Secondo i dati, nel 2011 nel nostro Paese sono stati scoperti 33.817 reati ambientali, quasi 93 al giorno, il 9,7% in più rispetto al 2010. Si tratta di un business illecito dalle cifre incredibili (16,6 miliardi di euro il fatturato dell’ultimo anno, 300 negli ultimi venti), contrastato con impegno dalle forze dell’ordine che nel solo 2011 hanno effettuato 8.765 sequestri, 305 arresti (il 48,8% in più dell’anno precedente), con 27.969 persone denunciate (il 7,8% in più).

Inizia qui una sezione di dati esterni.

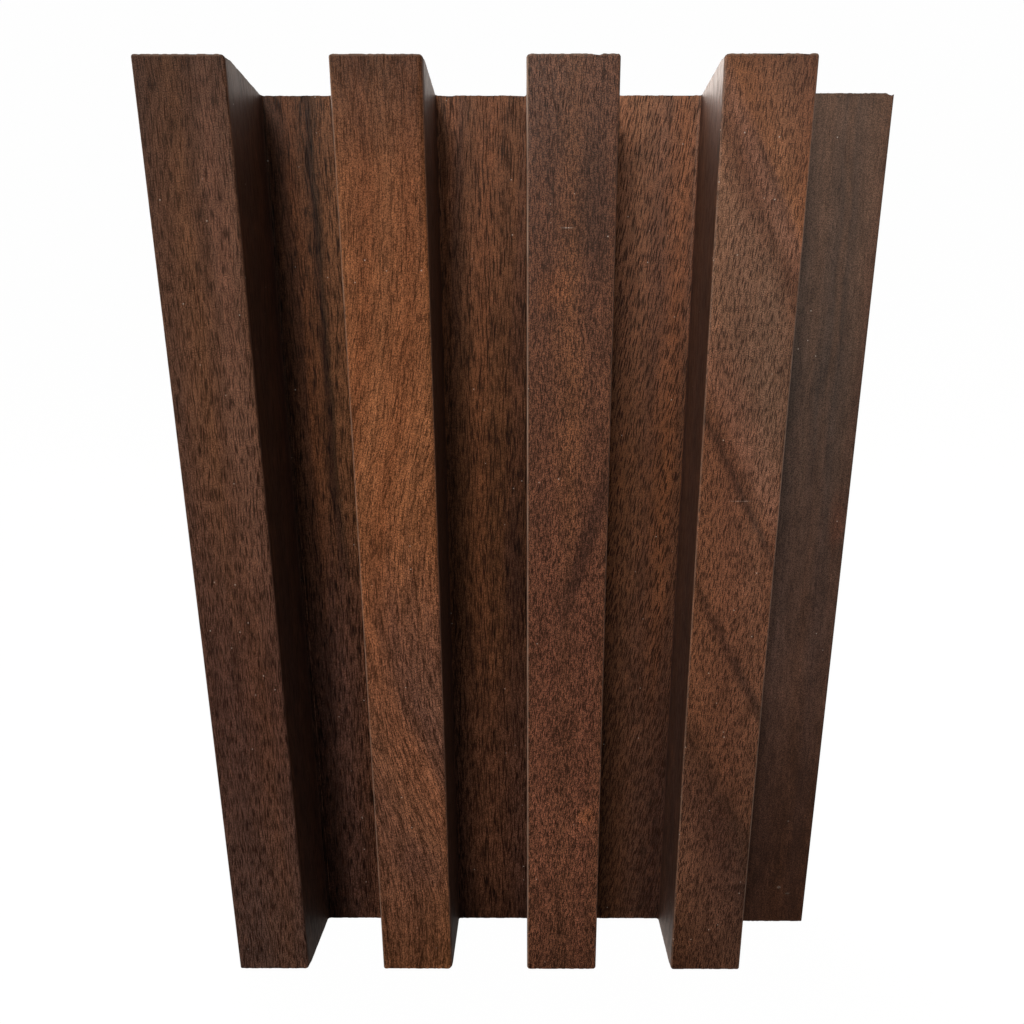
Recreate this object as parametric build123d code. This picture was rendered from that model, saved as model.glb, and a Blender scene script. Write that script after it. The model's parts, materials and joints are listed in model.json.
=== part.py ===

Secondo Legambiente ci si trova in presenza di un «quotidiano», «smisurato attacco» al Belpaese e al suo patrimonio ambientale, paesaggistico, culturale e artistico portato avanti da ecocriminali e ecomafiosi che «saccheggiano e distruggono il territorio mettendo in pericolo la salute dei cittadini e il futuro dell’Italia». 

LE PROVINCE. E sono ben tre le province calabresi tra le prime dieci: al terzo posto il territorio di Cosenza (il 4,6% delle infrazioni accertate con 1.543 casi), al sesto Reggio Calabria (2,8%, 956 infrazioni) e al decimo Crotone (2,0%, 675 infrazioni). Un quadro che conferma l’allarme lanciato da Legambiente Calabria nel corso della recente audizione alla Commissione regionale antimafia guidata dal presidente Salvatore Magarò. 

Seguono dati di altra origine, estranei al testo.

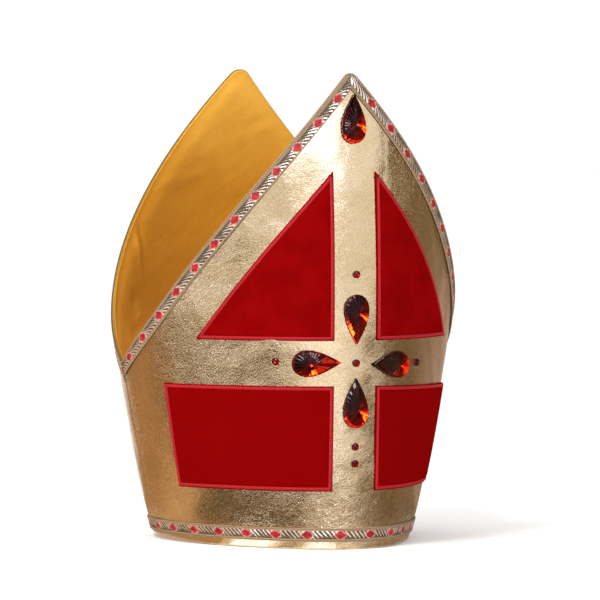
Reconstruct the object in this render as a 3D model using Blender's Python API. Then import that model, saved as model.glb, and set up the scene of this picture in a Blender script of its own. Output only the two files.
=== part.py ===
"""A bishop's mitre: two stiff gold halves with their lining, velvet panels, braid and cut stones.

Each cloth piece starts as a flat plate and is wrapped on to one of the two halves. A place on a half is an angle,
0 at its middle and a right angle at the side seams, a height above the table, and a level lift off the gold.
A distance across is measured along the wall from the middle of the half. Lengths are in metres.
The front faces -Y, and the lower rim stands at z = 0.
"""

import math
from typing import NamedTuple

import bmesh
import bpy
import numpy as np
from mathutils import Matrix, Vector

RIGHT_ANGLE = math.pi / 2


class Section(NamedTuple):
    """A level cut through the hat. Both depths are measured from the plane of the side seams."""

    height: float
    half_width: float
    front_depth: float
    back_depth: float


class Half(NamedTuple):
    """One of the two pointed halves. Its two edges would meet at the apex, were its tip not round."""

    name: str
    facing: int
    flank_draw: float
    apex: float
    tip_radius: float
    lift_angles: tuple


class Gem(NamedTuple):
    """A stone's place on the front half, and the turn of its point from straight up, in degrees."""

    name: str
    across: float
    height: float
    turn: float


class Ring(NamedTuple):
    """An outline round a stone, as shares of its girdle's size and of the stone's height."""

    size: float
    height: float


# Walls. The draw takes in the flanks between a half's middle and the seams
SECTIONS = (
    Section(0.000, 0.0855, 0.1230, 0.0950),
    Section(0.080, 0.1083, 0.1243, 0.0776),
    Section(0.160, 0.1229, 0.1254, 0.0769),
    Section(0.240, 0.1343, 0.1227, 0.0800),
    Section(0.320, 0.1297, 0.1132, 0.0685),
)
GOLD_WALL = 0.0020
LINING_WALL = 0.0010
GAP = 0.0003
LINING_TUCK = 0.0004
LINING_HEM = 0.0015

# The halves. The rim rests on the table round both middles, and lifts between two angles towards the seams
FRONT = Half("front", -1, -0.235, 0.3207, 0.006, (math.radians(60), math.radians(90)))
BACK = Half("back", 1, -0.132, 0.3263, 0.009, (math.radians(25), math.radians(55)))
SEAM_LIFT = 0.0035
NOTCH_HEIGHT = 0.1220
EDGE_SLOPE = 1.14
FLARE_START = 0.1335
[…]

«Il dossier Ecomafia 2012 – commenta il presidente di Legambiente Calabria, Francesco Falcone – conferma le denunce degli ambientalisti e legittima sempre più all’operato delle forze dell’ordine e della magistratura. Occorre reagire, creare sinergie tra gli attori istituzionali e non, tra la politica e l’associazionismo, per riconquistare i territori a una sana gestione pubblica orientata al bene comune».

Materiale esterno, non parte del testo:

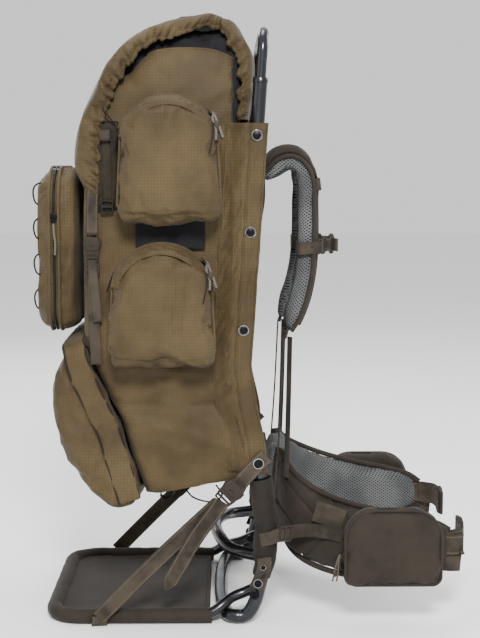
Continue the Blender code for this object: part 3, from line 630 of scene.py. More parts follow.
def grid_object(name, rows, finish, closed=False, caps=False, uvs=None, sharp=40):
    """A surface through rows of points, each row a line, or a ring where closed is set."""
    shape = bmesh.new()
    layer = shape.loops.layers.uv.new("UVMap") if uvs else None
    lines = [[shape.verts.new(place) for place in row] for row in rows]
    across = len(lines[0])
    for r, (near, far) in enumerate(zip(lines, lines[1:])):
        for i in range(across if closed else across - 1):
            k = (i + 1) % across
            face = shape.faces.new((near[i], near[k], far[k], far[i]))
            if layer:
                for loop, (row, column) in zip(face.loops, ((r, i), (r, i + 1), (r + 1, i + 1), (r + 1, i))):
                    loop[layer].uv = uvs[row][column]
    if caps:
        shape.faces.new(lines[0])
        shape.faces.new(lines[-1])
    bmesh.ops.recalc_face_normals(shape, faces=shape.faces)
    return mesh_object(name, shape, finish, sharp)


def applied(obj):
    """The object with its modifiers made part of its mesh."""
    bpy.context.view_layer.update()
    graph = bpy.context.evaluated_depsgraph_get()
    mesh = bpy.data.meshes.new_from_object(obj.evaluated_get(graph))
    obj.modifiers.clear()
    obj.data = mesh
    return obj


def thicken(obj, thickness, offset=-1.0):
    modifier = obj.modifiers.new("thickness", "SOLIDIFY")
    modifier.thickness = thickness
    modifier.offset = offset
    return applied(obj)


def subdivided(obj, levels=1):
    modifier = obj.modifiers.new("smooth", "SUBSURF")
    modifier.levels = levels
    modifier.render_levels = levels
    return applied(obj)


def pushed(obj, rule):
    """Move each point along its normal by what the rule gives for its place and normal."""
    normals = [v.normal.copy() for v in obj.data.vertices]
    for vertex, normal in zip(obj.data.vertices, normals):
        vertex.co += normal * rule(vertex.co, normal)
    obj.data.update()
    return obj


def joined(name, *objects):
    """One piece made of several, each keeping its own material."""
    bpy.context.view_layer.update()
    first = objects[0]
    with bpy.context.temp_override(active_object=first, selected_editable_objects=list(objects)):
        bpy.ops.object.join()
    first.name = name
    first.data.name = name
    return first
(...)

I REATI – Lo scorso anno sono aumentati gli incendi boschivi, che hanno devastato oltre 60mila ettari di boschi; i reati contro la fauna (commercio di specie protette, commercio illegale di pelli pregiate, bracconaggio, combattimenti tra cani, corse ippiche clandestine e macellazione clandestina) sono cresciuti del 28%, con ben 7.494 infrazioni; il patrimonio storico, artistico e archeologico ha subito un vero assalto con furti aumentati del 13,1%. Contro la filiera agroalimentare sono stati accertati 13.867 reati, più del triplo rispetto al 2010. I sequestri sono stati pari a 1,2 miliardi di euro (+50%) con un danno erariale di oltre 113 milioni. In lieve flessione (ma con numeri sempre straordinari soprattutto se confrontati col business legale), i reati nel ciclo dei rifiuti e del cemento. Nel primo caso, sono 5.284 i reati scoperti e 5.830 le persone denunciate: aumentano i traffici illeciti internazionali mentre i rifiuti gestiti illegalmente e sequestrati si sono attestati sulle 346mila tonnellate, come se 13.848 enormi tir si snodassero in una fila lunga più di 188 chilometri. Le inchieste sui traffici organizzati dei rifiuti dalla data della prima applicazione del delitto (2006) a oggi sono 199, con ben 1.229 persone sottoposte a ordinanza di custodia cautelare, 3.654 denunciati e 676 aziende coinvolte in tutte le regioni, Val d’Aosta esclusa.

 

INFILTRAZIONI NEI COMUNI – Dati alla mano, le ecomafie si diffondono in tutto il Paese e non mancano i comuni sciolti per mafia anche al nord come Bordighera e Ventimiglia in provincia di Imperia, Leinì e Rivarolo in provincia di Torino, come pure i coinvolgimenti dei cosiddetti «colletti bianchi», «soggetti dalla fedina penale pulita, con ruoli nelle pubbliche amministrazioni e in grado di gestire a fini illegali i loro canali burocratico-amministrativi». Quest’anno sono già 18 le amministrazioni comunali sciolte per infiltrazione mafiosa e commissariate (per reati spesso legati al ciclo del cemento): lo scorso anno erano state sei. A lanciare l’allarme è «Ecomafia 2012», il rapporto annuale di Legambiente sulle storie e i numeri della criminalità ambientale (prefazione di Roberto Saviano). Si tratta di «un numero altissimo – denuncia l’associazione – superiore anche al periodo buio degli anni ’90, che testimonia questa inesorabile tendenza alla pervasività della criminalità organizzata che sempre più s’infiltra nei circuiti economici e imprenditoriali legali».